Lo que sabían los militantes de esa noche de Flores era que estaban solos. Que el gobierno de Luder no duraría. Y que los protagonistas de la escena de guerra instalada en el país eran el foquismo y los militares. El foquismo, de este modo, les entregaba a los militares lo que necesitaban para el golpe: una “guerra”. Jamás hubo una guerra. Pero el foquismo y los militares la requerían. El foquismo creía que, una vez caído el colchón molesto que era el gobierno de Isabel Perón, las masas se le sumarían. Prevalecía en ellos “una lógica revolucionaria contra todo sentido de la realidad partiendo, como premisa incuestionable, de la certeza absoluta del triunfo” (Calveiro, ob. cit., p. 19). Todas estas críticas –que eran las de los militantes que habían apostado por la política y no por los fierros– fueron dichas en mi libro La sangre derramada, que no hizo sino explicitar en los noventa los debates de los ‘70. Todavía no entiendo un montón de críticas que se me hicieron. Algunos parecieron asumirse como Montoneros, cosa que jamás habían sido. Otros, más lúcidos –como, por ejemplo, Miguel Bonasso–, conservaron su buena amistad conmigo y hasta, Miguel, me invitó, aun en medio de visibles diferencias, a presentar su libro Diario de un clandestino. Le hice una broma. Que yo habría de escribir “Diario de un perejil de superficie”, le dije. Miguel, que tiene un gran sentido del humor, condición de la que algunos carecen por completo, se rió con ganas.
Nos fuimos tarde de la Unidad Básica (era, claro está, la de Horacio González en el barrio de Flores) y quedamos en vernos.
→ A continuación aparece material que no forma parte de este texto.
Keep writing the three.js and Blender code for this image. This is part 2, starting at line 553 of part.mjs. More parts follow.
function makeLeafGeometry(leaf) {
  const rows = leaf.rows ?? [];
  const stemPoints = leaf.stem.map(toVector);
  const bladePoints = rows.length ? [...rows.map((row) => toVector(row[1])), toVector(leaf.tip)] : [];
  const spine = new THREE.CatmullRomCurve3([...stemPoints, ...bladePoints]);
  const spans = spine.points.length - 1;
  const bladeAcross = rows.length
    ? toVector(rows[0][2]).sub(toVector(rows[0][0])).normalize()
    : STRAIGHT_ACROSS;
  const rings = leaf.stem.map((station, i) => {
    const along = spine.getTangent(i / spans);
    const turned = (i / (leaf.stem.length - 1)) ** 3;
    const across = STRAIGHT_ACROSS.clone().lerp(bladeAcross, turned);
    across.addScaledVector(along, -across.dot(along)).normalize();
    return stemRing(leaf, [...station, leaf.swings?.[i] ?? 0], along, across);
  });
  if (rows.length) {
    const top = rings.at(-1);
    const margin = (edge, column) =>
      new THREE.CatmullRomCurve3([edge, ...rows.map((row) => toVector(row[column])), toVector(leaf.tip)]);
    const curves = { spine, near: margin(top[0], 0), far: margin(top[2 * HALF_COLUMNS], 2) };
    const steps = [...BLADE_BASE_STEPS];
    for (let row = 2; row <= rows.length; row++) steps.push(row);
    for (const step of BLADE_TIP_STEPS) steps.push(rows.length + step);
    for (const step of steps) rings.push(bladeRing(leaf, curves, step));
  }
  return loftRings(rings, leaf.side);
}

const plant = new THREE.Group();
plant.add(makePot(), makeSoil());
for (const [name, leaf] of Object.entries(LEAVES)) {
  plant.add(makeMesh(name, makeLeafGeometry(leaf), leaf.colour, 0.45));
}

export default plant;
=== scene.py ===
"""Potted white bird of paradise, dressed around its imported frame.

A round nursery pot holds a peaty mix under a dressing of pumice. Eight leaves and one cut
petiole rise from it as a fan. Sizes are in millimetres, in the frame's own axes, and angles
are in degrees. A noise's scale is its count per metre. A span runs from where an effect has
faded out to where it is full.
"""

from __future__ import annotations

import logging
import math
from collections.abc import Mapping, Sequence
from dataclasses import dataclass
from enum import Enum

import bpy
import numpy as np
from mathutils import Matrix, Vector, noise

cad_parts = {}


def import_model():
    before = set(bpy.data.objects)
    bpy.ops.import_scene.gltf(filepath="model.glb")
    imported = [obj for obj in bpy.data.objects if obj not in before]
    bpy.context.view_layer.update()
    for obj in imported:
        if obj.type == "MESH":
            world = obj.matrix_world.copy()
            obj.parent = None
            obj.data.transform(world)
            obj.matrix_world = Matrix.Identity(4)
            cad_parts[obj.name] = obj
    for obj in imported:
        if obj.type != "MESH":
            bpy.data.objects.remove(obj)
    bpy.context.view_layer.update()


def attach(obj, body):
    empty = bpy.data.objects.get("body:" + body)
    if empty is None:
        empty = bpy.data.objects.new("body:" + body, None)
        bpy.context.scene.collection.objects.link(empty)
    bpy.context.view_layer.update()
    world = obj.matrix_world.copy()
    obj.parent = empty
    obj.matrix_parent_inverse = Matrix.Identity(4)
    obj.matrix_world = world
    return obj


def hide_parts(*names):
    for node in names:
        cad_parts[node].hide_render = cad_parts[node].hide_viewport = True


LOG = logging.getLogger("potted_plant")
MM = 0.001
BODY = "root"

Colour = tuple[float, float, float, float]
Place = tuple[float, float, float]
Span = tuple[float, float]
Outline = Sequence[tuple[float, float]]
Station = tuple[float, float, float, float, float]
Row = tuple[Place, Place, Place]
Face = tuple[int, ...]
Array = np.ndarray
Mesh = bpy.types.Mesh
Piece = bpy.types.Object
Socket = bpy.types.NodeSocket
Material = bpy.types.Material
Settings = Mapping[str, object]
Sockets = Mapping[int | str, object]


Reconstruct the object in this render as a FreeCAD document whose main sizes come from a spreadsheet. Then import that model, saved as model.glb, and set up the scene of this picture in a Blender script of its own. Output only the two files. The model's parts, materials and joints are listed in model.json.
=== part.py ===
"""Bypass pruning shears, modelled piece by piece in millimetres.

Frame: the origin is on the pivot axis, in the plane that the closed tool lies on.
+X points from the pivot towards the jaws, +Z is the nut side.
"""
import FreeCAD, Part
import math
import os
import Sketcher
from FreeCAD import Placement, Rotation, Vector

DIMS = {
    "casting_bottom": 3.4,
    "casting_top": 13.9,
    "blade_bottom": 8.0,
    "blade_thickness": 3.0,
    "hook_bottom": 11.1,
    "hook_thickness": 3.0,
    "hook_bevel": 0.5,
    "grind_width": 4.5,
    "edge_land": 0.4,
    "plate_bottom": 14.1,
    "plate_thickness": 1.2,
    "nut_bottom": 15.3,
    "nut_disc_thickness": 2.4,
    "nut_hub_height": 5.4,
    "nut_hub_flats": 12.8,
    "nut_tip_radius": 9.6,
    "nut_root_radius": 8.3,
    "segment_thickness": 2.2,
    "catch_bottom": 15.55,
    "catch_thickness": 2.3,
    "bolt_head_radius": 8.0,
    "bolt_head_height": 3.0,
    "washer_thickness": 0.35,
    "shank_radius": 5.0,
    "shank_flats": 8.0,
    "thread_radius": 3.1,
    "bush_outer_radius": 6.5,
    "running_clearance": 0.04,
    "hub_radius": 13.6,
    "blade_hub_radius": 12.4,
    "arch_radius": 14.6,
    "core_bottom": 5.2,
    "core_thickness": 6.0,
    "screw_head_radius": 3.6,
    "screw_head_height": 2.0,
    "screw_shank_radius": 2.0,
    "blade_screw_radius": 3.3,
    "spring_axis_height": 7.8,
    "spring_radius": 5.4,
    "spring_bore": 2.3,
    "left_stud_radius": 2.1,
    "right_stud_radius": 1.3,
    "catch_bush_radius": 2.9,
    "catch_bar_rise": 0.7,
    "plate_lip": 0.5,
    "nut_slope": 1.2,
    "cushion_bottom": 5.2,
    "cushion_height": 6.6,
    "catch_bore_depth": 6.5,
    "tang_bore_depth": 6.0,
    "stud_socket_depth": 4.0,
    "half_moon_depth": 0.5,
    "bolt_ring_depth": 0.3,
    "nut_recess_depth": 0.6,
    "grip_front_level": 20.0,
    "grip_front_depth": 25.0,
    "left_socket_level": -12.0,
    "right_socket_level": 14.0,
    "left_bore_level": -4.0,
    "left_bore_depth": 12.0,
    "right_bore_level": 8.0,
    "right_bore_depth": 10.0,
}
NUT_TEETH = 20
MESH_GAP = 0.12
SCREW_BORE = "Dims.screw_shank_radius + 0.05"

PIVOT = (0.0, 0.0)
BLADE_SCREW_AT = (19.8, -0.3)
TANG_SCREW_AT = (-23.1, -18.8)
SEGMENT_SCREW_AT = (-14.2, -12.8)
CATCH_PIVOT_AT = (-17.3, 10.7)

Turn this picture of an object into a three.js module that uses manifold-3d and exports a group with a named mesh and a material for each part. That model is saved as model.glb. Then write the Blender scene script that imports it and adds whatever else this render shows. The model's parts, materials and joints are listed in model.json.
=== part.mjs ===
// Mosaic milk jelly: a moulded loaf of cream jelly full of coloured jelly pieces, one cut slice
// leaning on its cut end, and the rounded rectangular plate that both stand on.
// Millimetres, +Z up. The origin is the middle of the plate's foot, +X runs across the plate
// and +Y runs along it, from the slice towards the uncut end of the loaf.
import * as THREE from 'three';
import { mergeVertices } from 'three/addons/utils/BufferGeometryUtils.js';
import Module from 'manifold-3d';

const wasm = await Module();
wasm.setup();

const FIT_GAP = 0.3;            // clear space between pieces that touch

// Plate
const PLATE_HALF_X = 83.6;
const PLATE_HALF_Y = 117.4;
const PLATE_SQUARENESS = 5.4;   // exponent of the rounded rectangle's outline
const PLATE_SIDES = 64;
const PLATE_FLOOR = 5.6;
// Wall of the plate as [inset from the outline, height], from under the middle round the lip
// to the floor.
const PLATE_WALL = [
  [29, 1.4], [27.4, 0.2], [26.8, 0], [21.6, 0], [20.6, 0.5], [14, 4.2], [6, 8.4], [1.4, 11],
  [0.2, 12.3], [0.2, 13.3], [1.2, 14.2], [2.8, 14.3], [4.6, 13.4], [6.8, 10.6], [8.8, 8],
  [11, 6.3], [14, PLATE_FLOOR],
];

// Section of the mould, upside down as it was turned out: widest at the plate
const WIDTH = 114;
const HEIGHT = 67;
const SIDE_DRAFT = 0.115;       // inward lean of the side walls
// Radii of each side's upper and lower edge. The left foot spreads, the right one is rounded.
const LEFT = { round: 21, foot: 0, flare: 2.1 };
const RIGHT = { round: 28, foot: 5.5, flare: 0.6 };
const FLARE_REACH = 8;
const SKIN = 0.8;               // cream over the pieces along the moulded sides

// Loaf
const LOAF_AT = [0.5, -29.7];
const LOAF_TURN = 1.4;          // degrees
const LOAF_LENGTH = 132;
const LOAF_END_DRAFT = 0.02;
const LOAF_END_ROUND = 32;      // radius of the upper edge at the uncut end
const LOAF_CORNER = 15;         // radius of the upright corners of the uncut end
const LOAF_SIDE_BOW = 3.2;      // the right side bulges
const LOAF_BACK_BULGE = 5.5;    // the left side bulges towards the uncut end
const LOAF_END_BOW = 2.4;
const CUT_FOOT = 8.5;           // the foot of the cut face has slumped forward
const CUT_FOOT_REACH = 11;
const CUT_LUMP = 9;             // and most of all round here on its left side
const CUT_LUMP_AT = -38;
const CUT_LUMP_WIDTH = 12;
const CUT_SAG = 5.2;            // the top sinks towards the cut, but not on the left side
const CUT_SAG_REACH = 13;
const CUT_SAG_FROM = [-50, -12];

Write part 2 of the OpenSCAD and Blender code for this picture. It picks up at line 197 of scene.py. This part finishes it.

La idea que más nos estremecía se derivaba de un apellido: del apellido Pinochet. Era el pinochetazo. Nadie habría tenido tanto miedo si lo de Chile no se hubiese producido. Algunos decían: “Aquí no va a ser como en Chile. Pinochet tuvo muchas críticas internacionales. Acá va a ser más suave”. Nadie sabía qué significaba “más suave”. A fin de año se produce el mejor regalo que el foquismo les podía entregar a los militares: el asalto a la guarnición de Monte Chingolo, planificado por Santucho y con milicianos del ERP y de Montoneros. Fue un desastre y los militares masacraron sin piedad. Periodistas extranjeros afirmaron haber visto setenta y cinco jóvenes detenidos. Se alejaron –por orden de los milicos– del lugar. Luego retornaron y no había nadie. “Los fusilaron a todos”, fue el informe. Mi amigo Miguel Hurst –el de la librería Cimarrón, sí– dijo azorado: “¿Pero qué son? ¿Nazis?” Eran nazis. Nazis potenciados por el entrenamiento de los paracaidistas franceses, los de Argelia. Los más expertos torturadores del siglo XX, los que torturaron a Henri Alleg, militante comunista, ex director del periódico Algier Republicain, los que llevaron a Sartre a escribir: “El objeto de la tortura no es solamente obligar a hablar (...). Al que cede a la tortura no se lo ha obligado solamente a hablar; se lo ha reducido para siempre a un estado: el de lo infrahumano” (Henri Alleg, La Tortura, Ediciones Del Pórtico, Buenos Aires, 1958). Meses después del ataque a Monte Chingolo, en julio de 1976, pocos días antes de su muerte, Santucho “habría afirmado: ‘Nos equivocamos en la política, y en subestimar la capacidad de las Fuerzas Armadas al momento del golpe. Nuestro principal error fue no haber previsto el reflujo del movimiento de masas y no habernos replegado’” (Calveiro, p. 19). Ya era tarde. La matanza había llegado. A partir de ahí la guerrilla supo “más cómo morir que cómo vivir o sobrevivir” (Calveiro, p. 21).
Estas reflexiones son parte de la autocrítica que la izquierda de los años setenta se ha hecho desde hace mucho tiempo. ¿Qué espera la derecha de este país que le pide una autocrítica a la izquierda peronista? ¿Qué autocrítica busca? ¿La de Firmenich? Que no la espere. Además, el pedido de esa autocrítica se basa en la teoría de los dos demonios: todo quedaría “empatado” si se autocriticaran Videla y Firmenich. Error. Que se escuchen, si se quieren escuchar, otras voces. Porque la autocrítica, en medio del dolor, ha provenido de muchos sectores. De hecho, las Madres de las víctimas (Todos fueron víctimas, todos, en tanto víctimas, son nuestros compañeros, equivocados o no) han rechazado siempre la violencia. Esa es, ya, una autocrítica y una lección. Una apuesta a favor de la vida. Y de la política.